ASU 2017-08, “Receivables - Nonrefundable Fees and Other Costs (Subtopic 310-20), Premium Amortization on Purchased Callable Debt Securities.” ASU 2017-08 shortens the amortization period for certain callable debt securities held at a premium, requiring the premium to be amortized to the earliest call date. ASU 2017-08 does not require an accounting change for securities held at a discount; the discount continues to be amortized to maturity.

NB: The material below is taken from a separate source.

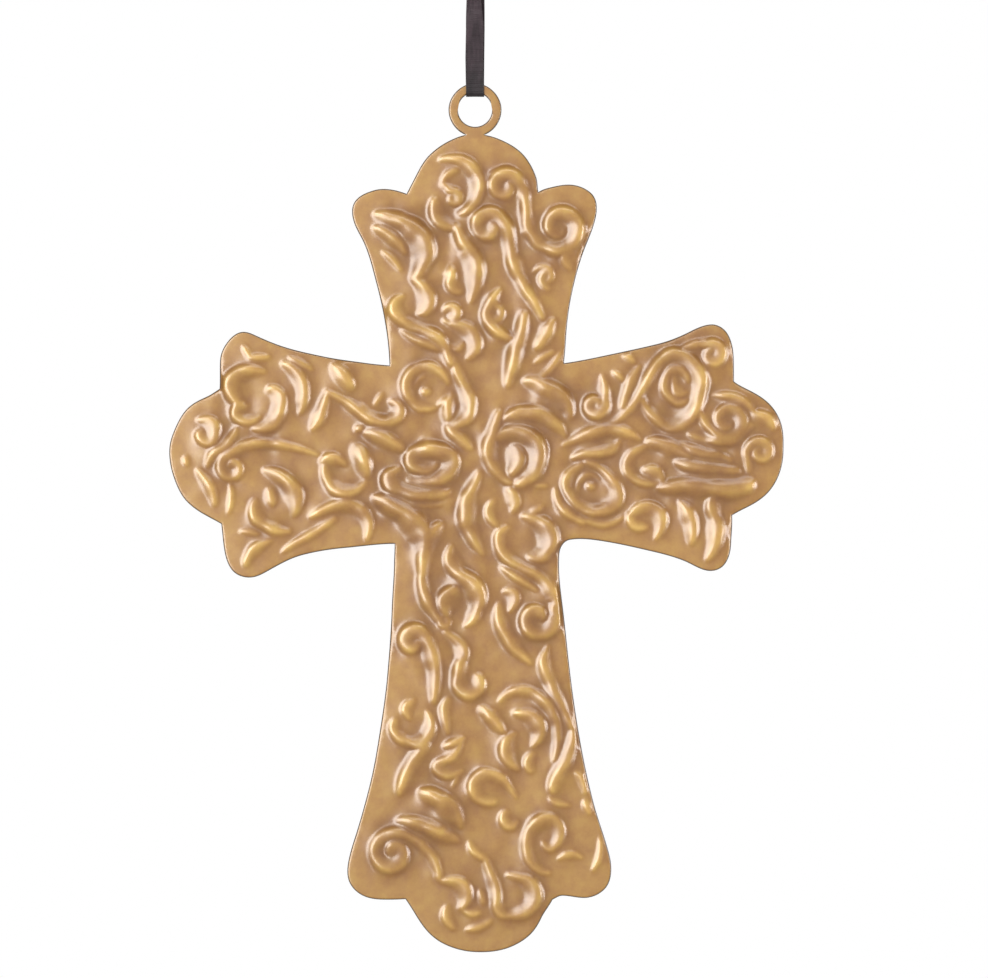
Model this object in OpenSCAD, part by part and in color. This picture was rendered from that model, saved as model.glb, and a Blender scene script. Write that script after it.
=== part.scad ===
// A small hanging cross of stamped sheet iron: one flat plate with trefoil arms and raised
// scrollwork, a flat hanging ring cut in one with it, and a loop of narrow ribbon through the ring.
// X is to the right, Z is up and the front looks along -Y. The origin is the hang point, where the
// ribbon loop sits on its hook. Sizes are in millimetres.

/* [Plate] */
// Height of the cross from its foot to the top lobe, without the ring
cross_h = 142.9; // [120:0.1:240]
// Thickness of the sheet
sheet_t = 1; // [0.8:0.1:2]
// Height of the tallest scroll above the sheet
relief_h = 1.2; // [0.8:0.1:2.5]

/* [Ring] */
// Outer radius of the hanging ring
ring_r = 4.65; // [4.2:0.05:6]
// Radius of the hole through the ring
ring_hole_r = 3; // [2.6:0.05:3.4]
// Thickness of the ring
ring_t = 1.2; // [1.1:0.1:2.2]
// Width of the neck between the ring and the plate
neck_w = 3.2; // [2:0.1:5]

/* [Ribbon] */
// Width of the ribbon
ribbon_w = 3.15; // [2:0.05:3.3]
// Thickness of the ribbon
ribbon_t = 0.22; // [0.15:0.01:0.3]
// How far the ring's centre hangs below the hang point
ring_drop = 24; // [23:0.5:26]

/* [Hidden] */
drawn_h = 142.9; // height of the drawing that the tables below are made in
k = cross_h / drawn_h; // scale of the drawing
lobe_top = 55 * k; // top of the top lobe, above the arms' crossing
ring_above = 4.85; // ring centre above the top lobe
neck_root = 1.5; // how far the neck runs down into the plate
edge_steps = 3; // straight pieces to each curved span of the plate's edge
scroll_turn = 36; // degrees of turn to each piece of a scroll
scroll_len = 6; // longest piece of a scroll
foot_sink = 0.3; // how deep a scroll's foot stands in the sheet
crest_part = 0.46; // width of a scroll's flat crest against its foot
steepness = 0.7; // height of a narrow scroll against its width
fullness = 0.6; // lower is a scroll that keeps its full width nearer its ends
ring_sides = 96;
knot_sides = 20;
gold = [0.77, 0.6, 0.38];
black = [0.09, 0.075, 0.08];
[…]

This guidance is effective for annual reporting periods beginning after December 15, 2018, including interim periods within those fiscal years, with early adoption permitted.  The Company does not expect this guidance to have a material impact on its Consolidated Financial Statements.

 

ASU 2017-12, “Derivatives and Hedging (Topic 815): Targeted Improvements to Accounting for Hedging Activities.”  ASU 2017-12 amends Topic 815 to reduce the cost and complexity of applying hedge accounting and expand the types of relationships that qualify for hedge accounting.  The guidance eliminates the requirement to separately measure and report hedge ineffectiveness, requires all items that affect earnings to be presented in the same income statement line as the hedged item, provides for applying hedge accounting to additional hedging strategies, provides for new approaches to measuring the hedged item in fair value hedges of interest rate risk, and eases the requirements for effective testing and hedge documentation. This guidance is effective for annual reporting periods beginning after December 15, 2018, including interim periods within those fiscal years, with early adoption permitted.  The Company does not expect this guidance to have a material impact on its Consolidated Financial Statements.

 

ASU 2018-07, “Compensation—Stock Compensation (Topic 718): Improvements to Nonemployee Share-Based Payment Accounting” was issued in June 2018.  ASU 2018-07 expands the scope of Topic 718 to include share-based payment transactions for acquiring goods and services from nonemployees.  This guidance is effective for annual reporting periods beginning after December 15, 2018, including interim periods within those fiscal years, with early adoption permitted.  The Company does not expect this guidance to have a material impact on its Consolidated Financial Statements.